By Mallory Hisler
It was literally a win-win situation for Baylor Law School when adjunct professor Robert Little took his two mock trial teams to the National Trial Competition in Austin last weekend.
The two Baylor teams eliminated every other school in the competition until it was Baylor student versus fellow Baylor student, and for one couple, husband versus wife, vying for the national win.
Mark Walraven, who was named Best Advocate and was a member of the winning team along with Steven Lopez, took on a fierce competitor in the final round.
“My wife Chaille was on the other team,” Mark Walraven said. “Going against her in the final round, the judges were trying to see if I was going to get myself in trouble.”
Although most couples do not compete to see who is the better at arguing, Mark Walraven said he enjoyed having his wife on an opposing team because she made him better.
“We practice at home — we’re nerds,” he said. “She pushes me to be better. She’s my hardest witness to cross-examine. She’s my best supporter and hardest critic. It made the last round fun and seem easier.”
Joel Towner, one of the four students at the competition, made up the second half of Chaille Grant Walraven’s team, which took second place.
The National Trial Competition is the largest and oldest mock trial competition, according to the Baylor Law School.

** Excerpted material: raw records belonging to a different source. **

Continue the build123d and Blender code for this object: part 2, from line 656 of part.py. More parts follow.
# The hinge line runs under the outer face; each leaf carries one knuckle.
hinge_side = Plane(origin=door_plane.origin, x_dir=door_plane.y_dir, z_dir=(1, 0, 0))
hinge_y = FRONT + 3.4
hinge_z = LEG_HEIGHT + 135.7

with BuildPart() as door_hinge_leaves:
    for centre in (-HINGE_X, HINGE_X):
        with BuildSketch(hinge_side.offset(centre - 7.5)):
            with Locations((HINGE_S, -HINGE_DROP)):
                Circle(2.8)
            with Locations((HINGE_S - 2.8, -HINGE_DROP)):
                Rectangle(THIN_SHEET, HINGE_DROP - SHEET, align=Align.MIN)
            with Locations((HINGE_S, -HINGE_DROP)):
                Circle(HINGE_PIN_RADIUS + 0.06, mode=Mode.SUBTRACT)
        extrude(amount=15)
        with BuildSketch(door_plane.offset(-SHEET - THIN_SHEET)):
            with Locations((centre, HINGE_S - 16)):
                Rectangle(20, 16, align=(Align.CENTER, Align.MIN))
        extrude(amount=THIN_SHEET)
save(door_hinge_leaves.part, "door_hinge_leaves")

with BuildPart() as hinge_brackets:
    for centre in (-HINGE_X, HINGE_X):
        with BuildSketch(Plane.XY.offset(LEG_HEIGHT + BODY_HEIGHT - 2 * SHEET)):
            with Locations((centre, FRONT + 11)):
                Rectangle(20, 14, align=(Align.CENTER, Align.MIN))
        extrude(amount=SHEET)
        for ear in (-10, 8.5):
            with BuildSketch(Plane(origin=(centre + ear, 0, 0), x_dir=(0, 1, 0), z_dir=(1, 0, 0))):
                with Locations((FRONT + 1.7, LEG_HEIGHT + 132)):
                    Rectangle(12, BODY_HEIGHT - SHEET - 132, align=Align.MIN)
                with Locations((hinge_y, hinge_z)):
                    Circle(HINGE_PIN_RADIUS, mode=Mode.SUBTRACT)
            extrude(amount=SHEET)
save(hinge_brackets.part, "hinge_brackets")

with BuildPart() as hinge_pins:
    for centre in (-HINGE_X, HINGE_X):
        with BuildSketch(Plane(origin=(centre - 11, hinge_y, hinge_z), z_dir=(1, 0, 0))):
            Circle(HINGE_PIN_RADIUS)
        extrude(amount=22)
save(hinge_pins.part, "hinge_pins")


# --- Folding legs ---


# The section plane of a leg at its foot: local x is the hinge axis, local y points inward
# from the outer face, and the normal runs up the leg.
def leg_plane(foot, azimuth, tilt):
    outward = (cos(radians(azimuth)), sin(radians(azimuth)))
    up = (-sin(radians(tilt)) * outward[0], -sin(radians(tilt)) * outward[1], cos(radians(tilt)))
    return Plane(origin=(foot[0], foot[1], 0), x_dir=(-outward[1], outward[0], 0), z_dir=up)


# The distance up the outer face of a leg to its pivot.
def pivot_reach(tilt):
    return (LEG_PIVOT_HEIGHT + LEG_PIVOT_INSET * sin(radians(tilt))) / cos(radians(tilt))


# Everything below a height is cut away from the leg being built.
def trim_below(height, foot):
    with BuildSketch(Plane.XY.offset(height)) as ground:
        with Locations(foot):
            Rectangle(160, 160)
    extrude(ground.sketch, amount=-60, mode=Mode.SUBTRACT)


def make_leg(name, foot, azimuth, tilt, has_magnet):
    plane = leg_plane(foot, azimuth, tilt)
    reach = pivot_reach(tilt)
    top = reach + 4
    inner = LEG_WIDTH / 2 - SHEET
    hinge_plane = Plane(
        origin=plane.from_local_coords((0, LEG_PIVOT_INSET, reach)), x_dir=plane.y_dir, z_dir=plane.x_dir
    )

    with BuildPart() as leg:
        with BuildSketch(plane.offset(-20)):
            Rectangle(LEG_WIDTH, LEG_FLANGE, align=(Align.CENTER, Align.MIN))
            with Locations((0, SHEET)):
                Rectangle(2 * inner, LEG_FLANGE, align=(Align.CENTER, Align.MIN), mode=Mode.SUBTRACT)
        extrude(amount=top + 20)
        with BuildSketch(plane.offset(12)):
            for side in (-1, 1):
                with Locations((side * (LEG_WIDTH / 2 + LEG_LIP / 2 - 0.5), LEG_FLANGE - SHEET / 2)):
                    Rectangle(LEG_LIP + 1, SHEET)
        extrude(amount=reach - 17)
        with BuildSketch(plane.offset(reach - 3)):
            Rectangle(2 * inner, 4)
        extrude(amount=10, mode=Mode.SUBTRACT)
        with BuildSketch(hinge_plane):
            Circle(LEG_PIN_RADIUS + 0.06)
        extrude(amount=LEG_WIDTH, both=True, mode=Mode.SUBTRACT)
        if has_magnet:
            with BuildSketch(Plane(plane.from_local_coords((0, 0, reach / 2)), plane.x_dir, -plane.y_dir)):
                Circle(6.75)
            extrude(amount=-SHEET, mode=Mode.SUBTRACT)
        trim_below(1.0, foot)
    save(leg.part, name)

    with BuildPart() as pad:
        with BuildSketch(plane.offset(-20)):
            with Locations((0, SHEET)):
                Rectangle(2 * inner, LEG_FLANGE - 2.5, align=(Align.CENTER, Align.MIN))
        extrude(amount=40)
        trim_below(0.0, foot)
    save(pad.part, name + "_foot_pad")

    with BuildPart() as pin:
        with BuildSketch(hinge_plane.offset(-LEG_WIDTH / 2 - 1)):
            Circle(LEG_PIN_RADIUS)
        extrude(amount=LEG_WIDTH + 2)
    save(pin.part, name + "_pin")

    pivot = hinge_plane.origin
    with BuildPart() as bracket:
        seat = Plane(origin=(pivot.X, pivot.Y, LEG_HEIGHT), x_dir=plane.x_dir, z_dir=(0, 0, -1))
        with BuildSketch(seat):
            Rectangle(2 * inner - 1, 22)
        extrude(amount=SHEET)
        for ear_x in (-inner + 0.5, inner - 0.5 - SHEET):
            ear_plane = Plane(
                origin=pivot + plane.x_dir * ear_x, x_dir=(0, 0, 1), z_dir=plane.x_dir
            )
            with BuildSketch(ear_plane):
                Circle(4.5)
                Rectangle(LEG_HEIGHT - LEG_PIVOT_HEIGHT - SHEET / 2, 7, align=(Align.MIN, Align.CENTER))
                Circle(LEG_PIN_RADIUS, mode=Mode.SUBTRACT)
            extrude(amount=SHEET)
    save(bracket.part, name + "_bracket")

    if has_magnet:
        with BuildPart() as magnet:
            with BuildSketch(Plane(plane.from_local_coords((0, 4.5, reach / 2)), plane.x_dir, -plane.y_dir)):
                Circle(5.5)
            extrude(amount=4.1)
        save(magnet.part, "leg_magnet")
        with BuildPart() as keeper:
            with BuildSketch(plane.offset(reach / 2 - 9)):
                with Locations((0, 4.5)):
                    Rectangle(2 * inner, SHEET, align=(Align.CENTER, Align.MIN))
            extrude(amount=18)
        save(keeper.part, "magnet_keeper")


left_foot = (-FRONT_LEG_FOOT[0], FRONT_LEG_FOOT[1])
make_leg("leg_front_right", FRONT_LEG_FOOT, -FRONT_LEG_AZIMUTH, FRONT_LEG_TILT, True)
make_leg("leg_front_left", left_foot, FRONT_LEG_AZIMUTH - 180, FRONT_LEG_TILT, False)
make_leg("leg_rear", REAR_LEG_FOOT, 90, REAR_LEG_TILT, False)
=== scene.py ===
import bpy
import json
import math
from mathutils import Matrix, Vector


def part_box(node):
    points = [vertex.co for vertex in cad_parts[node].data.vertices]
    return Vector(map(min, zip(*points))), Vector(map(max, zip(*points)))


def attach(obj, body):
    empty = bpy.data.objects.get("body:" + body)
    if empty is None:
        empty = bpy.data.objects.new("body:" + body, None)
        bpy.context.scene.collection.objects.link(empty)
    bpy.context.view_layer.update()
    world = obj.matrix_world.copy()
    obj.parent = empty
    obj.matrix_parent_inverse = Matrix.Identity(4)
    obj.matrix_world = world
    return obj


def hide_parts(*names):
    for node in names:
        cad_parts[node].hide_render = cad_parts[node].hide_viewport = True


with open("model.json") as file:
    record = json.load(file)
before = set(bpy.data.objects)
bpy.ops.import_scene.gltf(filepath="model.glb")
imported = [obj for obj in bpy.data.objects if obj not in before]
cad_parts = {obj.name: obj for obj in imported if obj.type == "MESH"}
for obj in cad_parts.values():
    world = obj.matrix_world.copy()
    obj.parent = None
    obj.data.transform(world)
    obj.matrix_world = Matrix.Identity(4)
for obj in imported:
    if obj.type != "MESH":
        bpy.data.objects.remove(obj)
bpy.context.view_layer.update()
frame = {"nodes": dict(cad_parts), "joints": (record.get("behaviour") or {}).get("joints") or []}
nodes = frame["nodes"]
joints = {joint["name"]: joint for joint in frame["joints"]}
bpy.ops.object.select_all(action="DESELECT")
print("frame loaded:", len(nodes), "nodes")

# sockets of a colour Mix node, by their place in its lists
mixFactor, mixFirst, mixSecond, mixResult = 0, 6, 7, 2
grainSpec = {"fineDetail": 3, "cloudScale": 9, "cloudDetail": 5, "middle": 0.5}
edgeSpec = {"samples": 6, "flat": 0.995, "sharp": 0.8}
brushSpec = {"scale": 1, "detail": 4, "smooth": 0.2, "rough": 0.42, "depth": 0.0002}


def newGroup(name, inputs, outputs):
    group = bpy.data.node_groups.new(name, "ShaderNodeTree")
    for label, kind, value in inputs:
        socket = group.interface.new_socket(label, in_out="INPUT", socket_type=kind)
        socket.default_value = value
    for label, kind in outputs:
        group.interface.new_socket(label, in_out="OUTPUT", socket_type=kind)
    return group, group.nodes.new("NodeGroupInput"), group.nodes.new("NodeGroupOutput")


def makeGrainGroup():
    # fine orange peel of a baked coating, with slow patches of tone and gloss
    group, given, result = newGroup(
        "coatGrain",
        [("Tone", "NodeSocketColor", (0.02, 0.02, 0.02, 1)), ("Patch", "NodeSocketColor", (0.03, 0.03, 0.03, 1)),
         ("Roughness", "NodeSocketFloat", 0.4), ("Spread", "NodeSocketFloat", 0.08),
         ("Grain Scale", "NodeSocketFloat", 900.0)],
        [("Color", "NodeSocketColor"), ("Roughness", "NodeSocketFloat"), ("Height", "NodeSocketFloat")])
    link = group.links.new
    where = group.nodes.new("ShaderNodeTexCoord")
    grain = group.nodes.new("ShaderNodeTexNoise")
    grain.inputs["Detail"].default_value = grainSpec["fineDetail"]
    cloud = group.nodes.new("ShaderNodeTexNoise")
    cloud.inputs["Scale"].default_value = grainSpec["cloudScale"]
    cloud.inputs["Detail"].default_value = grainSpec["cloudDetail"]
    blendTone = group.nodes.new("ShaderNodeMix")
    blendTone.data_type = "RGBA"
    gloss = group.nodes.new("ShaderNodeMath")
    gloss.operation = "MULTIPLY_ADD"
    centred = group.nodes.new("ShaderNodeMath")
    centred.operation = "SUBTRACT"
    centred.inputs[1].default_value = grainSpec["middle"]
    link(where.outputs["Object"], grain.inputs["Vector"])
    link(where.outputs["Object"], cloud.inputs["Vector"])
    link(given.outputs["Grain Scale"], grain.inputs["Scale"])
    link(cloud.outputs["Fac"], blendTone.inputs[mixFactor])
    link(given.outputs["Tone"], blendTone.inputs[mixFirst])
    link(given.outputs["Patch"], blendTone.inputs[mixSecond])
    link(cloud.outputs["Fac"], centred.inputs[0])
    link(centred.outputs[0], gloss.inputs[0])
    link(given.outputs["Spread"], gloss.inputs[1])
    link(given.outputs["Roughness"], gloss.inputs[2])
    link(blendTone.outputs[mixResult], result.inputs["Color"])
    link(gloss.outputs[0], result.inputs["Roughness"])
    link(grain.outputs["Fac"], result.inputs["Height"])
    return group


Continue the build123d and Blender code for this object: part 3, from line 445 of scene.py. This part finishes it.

Twenty-eight regional winners advanced to the national finals and were primarily judged by Fellows of the American College of Trial Lawyers.
Lopez had great things to say about the leadership of team’s coach, Robert Little, who is an attorney at the Waco law firm Naman, Howell, Smith & Lee, PLLC.
“He’s amazing — just brilliant,” Lopez said. “He doesn’t let us be actors. He makes us be lawyers.”
Lopez said the win took a weight off the shoulders of the members of both teams.
“The amazing part is to not have to practice,” Lopez said. “We are all four weeks from graduation, so it feels great.”
Lopez said when including time spent preparing on their own, practicing for the competition could at times equate to the hours of a full-time job.
Mark Walraven agreed and said the team began preparing at the end of last year.
“The team started in December preparing, and we’ve practiced five to six days a week ever since the start of January. Each practice runs around three hours,” Mark Walraven said. “The practices themselves are when we get together, but when we’re on our own, we have to do our research.”
Little said the team wowed trial judges and lawyers at the competition.
Little has also competed in mock trial competitions as a student at Baylor Law School and won a national championship in 2005.
“We focus on not trying to make this like a play, not like a theater production, but a trial,” Little said. “I think that we were very successful this year.”
He believes the reason Baylor’s teams rose to the top is because of the unique preparation Baylor Law School students undergo.
“They’ve gone through practice court, advocacy training and a lot of things to get them ready,” Little said. “So we [Baylor Law School] do a good job getting them ready for the courtroom.”
Little said the difference Baylor Law School makes and how it affects the students is evident in competitions like this.
“One of the things that we pride ourselves on at Baylor is preparing students to be lawyers the moment they graduate. It’s pretty well known Baylor is a place to go if you want to win cases,” Little said. “They were done being law students [at the competition]. They were lawyers.”
In the four years Little has been coaching, this is the second time a Baylor team has won nationals. The first time Baylor won this competition was in 2009.
“He is very, very good at getting the best out of his students,” Mark Walraven said.
Mark Walraven and Lopez were both excited about winning, but were also eager for the things it could do for Baylor, such as attracting more students.
“It’s really less about the four of us and more about what Baylor Law School does,” Walraven said. “We’re the only school that has a program like the practice court program, where it’s required to take a case over a six-month period and really learn how to do a case.”
Lopez said competing against the other Baylor team didn’t make him feel uneasy, but rather the opposite.
“We were more relaxed at that point because the school had already won a national championship,” he said. “It brought out the best in us; we could relax and be lawyers.”